The Rise of the Search Fund

The concept of a search fund isn’t entirely new, but its popularity has surged in recent years, particularly among MBA graduates from top business schools. The idea is straightforward: rather than starting a business, these ambitious individuals raise capital from investors to find and acquire an existing company. Once they’ve secured a business, they step in as the CEO, using the company’s cash flow to scale and grow the operation. This model offers a more direct route to leadership and can potentially yield substantial financial returns.

In 2023 alone, a record 94 search funds were launched, marking a significant increase in this approach. The appeal lies in the stability and potential profitability it offers compared to the traditional startup model, which is often fraught with risks and uncertainty.

The Traditional Path: Startup Challenges

Traditionally, the path for many MBA graduates with entrepreneurial ambitions involved launching a startup. This route typically requires securing venture capital, developing a product or service from the ground up, and navigating the often treacherous waters of early-stage business growth. The statistics on startup success are notoriously grim, with many failing to ever turn a profit, let alone scale to a significant size.

The startup route is not only risky but also incredibly demanding. Founders often face relentless pressure to meet milestones, pivot when necessary, and manage investor expectations—all while building a team, establishing a market presence, and refining their business model. The success stories that do emerge from this path are often the exception rather than the rule.

The Search Fund Model: A New Playbook

In contrast, the search fund model offers a different playbook. By acquiring an existing business, MBA graduates can sidestep many of the pitfalls associated with startups. These businesses often have established revenue streams, a customer base, and operational systems already in place. This allows the new CEO to focus on scaling the business, improving efficiency, and driving growth, rather than building from scratch.

Search funds typically work like this:

  1. Raising Capital: The aspiring CEO pitches the concept of acquiring a business to potential investors, raising the necessary funds to embark on the search for a suitable acquisition target.
  2. Searching for a Business: Once funded, the search begins. This involves identifying businesses that are not only for sale but also a good fit in terms of size, industry, and potential for growth.
  3. Acquisition: After a thorough vetting process, the search fund acquires the business. The new CEO takes the reins, implementing strategies to enhance the company’s value.
  4. Scaling: With a solid foundation already in place, the focus shifts to scaling the business. This might involve expanding into new markets, improving operational efficiencies, or investing in technology.
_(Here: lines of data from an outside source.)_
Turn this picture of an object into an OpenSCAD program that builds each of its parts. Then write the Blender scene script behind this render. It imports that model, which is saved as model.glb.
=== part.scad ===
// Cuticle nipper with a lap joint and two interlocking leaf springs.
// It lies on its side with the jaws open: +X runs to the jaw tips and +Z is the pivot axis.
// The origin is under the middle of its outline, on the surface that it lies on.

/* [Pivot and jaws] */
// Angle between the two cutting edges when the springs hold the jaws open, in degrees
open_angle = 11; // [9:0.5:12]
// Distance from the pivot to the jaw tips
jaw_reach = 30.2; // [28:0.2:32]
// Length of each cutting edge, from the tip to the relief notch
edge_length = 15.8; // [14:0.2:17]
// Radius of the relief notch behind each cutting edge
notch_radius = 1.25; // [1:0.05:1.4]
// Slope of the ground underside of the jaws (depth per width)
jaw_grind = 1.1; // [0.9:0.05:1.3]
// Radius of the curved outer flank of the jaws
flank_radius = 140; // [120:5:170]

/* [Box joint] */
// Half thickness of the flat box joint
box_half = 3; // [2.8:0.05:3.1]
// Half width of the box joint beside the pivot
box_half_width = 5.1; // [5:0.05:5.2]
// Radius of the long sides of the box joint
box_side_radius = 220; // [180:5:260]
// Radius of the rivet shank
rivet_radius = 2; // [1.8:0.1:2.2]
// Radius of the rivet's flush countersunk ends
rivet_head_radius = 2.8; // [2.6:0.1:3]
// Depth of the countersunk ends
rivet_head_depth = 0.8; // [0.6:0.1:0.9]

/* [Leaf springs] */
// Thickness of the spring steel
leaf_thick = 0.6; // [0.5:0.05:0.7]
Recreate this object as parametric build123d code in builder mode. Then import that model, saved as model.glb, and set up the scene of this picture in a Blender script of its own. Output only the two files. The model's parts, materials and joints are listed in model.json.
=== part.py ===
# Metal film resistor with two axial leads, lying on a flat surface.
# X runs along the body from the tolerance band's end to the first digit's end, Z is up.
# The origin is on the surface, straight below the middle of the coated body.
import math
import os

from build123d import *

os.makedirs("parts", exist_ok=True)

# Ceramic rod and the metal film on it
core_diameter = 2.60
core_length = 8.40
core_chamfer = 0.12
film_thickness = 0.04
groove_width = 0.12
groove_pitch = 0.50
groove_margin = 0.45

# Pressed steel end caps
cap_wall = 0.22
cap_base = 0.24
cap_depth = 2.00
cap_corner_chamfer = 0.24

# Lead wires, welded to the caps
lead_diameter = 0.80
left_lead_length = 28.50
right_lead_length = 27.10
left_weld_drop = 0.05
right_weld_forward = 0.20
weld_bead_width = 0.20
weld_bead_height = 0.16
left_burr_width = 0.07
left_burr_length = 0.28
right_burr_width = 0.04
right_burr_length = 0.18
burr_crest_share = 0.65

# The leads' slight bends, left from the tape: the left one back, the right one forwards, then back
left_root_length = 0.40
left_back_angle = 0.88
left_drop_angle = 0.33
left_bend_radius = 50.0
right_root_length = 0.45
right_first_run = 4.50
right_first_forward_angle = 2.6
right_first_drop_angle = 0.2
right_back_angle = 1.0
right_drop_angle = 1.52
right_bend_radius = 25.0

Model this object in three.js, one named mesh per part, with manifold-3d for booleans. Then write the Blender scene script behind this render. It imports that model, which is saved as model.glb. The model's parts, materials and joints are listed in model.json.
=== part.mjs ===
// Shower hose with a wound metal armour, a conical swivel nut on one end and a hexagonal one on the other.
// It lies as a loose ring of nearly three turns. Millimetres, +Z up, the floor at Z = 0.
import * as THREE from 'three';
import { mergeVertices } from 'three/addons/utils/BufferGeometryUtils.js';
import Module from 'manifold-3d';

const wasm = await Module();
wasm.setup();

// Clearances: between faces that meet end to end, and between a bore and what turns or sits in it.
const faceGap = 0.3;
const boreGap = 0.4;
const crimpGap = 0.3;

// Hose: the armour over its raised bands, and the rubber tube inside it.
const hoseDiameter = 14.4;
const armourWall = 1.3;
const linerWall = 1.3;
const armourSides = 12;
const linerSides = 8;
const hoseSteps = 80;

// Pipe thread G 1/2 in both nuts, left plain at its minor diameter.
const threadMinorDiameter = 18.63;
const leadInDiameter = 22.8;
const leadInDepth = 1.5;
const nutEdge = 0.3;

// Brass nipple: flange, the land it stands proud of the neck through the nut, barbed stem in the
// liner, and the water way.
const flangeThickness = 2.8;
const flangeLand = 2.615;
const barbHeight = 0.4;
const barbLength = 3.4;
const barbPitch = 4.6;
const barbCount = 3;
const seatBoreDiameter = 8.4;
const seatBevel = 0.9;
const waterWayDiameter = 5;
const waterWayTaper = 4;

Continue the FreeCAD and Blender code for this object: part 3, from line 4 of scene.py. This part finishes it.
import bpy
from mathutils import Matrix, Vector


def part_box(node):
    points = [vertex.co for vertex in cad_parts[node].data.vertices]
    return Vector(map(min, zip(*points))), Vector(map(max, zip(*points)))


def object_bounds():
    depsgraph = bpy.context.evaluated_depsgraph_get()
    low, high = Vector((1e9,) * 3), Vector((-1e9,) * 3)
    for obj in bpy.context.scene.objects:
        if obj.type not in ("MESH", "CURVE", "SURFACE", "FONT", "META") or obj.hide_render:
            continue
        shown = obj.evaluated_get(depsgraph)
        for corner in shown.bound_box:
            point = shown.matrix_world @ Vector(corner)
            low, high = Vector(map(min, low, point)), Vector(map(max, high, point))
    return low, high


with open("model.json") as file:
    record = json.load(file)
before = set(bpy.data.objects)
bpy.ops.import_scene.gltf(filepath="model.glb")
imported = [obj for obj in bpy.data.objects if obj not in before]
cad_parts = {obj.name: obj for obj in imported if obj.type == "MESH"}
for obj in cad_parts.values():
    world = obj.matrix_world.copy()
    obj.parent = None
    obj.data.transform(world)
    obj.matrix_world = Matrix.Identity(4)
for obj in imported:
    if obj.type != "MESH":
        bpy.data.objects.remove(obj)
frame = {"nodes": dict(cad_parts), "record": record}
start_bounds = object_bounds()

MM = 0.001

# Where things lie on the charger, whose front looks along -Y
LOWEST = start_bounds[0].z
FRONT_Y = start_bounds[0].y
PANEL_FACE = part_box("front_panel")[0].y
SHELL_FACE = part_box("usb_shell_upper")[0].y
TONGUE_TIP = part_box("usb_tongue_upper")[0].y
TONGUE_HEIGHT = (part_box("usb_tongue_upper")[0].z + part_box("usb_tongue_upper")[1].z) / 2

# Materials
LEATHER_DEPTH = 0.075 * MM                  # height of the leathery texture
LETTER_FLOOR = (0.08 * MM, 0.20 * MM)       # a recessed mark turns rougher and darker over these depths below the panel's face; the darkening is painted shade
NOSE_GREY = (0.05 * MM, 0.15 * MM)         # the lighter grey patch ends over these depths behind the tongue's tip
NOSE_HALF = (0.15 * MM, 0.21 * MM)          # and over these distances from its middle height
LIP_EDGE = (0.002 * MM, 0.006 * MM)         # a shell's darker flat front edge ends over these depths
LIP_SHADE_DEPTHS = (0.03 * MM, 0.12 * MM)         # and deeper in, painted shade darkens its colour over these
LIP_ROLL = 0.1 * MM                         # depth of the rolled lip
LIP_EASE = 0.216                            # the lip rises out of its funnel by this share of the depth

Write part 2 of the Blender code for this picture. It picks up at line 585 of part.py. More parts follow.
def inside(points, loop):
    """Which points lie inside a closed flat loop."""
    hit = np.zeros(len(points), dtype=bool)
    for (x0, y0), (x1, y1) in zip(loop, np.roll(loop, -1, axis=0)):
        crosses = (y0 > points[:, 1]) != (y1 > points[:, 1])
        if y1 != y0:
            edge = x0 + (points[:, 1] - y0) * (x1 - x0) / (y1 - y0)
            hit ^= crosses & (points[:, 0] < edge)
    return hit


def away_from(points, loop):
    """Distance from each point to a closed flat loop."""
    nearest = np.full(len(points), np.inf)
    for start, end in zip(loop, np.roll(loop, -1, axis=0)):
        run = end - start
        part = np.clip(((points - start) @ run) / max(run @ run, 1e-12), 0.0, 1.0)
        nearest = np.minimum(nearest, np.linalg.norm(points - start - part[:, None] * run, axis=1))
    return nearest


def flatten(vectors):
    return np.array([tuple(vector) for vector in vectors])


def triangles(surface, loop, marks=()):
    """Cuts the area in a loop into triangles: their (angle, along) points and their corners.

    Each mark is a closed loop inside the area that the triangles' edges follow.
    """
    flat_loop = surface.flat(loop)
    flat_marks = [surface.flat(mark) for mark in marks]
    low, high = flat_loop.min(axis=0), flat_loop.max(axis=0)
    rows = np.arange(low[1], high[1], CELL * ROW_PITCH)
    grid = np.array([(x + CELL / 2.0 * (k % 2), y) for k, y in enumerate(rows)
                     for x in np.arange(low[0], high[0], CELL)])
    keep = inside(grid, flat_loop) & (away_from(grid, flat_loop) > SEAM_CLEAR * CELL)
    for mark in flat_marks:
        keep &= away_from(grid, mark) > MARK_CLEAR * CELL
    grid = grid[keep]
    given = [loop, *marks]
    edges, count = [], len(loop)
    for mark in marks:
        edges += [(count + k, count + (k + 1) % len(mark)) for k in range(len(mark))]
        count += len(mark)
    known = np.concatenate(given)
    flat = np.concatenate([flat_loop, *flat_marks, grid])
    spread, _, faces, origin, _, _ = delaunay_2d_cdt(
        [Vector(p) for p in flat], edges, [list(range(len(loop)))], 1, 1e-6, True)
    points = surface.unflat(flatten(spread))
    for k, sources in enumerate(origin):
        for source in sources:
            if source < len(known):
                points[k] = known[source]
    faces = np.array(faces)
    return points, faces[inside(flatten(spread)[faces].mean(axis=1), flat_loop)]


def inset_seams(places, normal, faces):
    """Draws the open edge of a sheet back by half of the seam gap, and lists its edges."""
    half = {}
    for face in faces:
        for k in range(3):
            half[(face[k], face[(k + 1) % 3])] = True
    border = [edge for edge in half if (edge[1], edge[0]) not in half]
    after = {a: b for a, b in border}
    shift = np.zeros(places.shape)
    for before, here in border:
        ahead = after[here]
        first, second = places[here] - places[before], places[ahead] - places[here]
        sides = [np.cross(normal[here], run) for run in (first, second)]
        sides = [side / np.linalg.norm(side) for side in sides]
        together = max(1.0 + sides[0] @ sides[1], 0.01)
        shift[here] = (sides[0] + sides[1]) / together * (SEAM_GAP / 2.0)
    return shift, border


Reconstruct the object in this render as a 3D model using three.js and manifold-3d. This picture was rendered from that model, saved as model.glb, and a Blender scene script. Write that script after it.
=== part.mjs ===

The Appeal: Why More MBAs Are Opting for Search Funds

The appeal of the search fund model lies in its blend of entrepreneurship and stability. Unlike the startup path, where the risk of failure is high, search funds offer a more measured approach. The businesses targeted by search funds are often mature and profitable, reducing the likelihood of financial loss.

Furthermore, the potential returns from a successful search fund acquisition can be substantial. According to a 2024 Stanford study, 63% of search funds successfully acquire a business. For those that do, the returns can vary, but many see a return of 1-2x their investment, with some achieving even higher returns. In comparison, the S&P 500’s average yearly return is around 10%, while search funds typically hover around 33-35%. This makes the search fund model an attractive option for investors as well as the searchers themselves.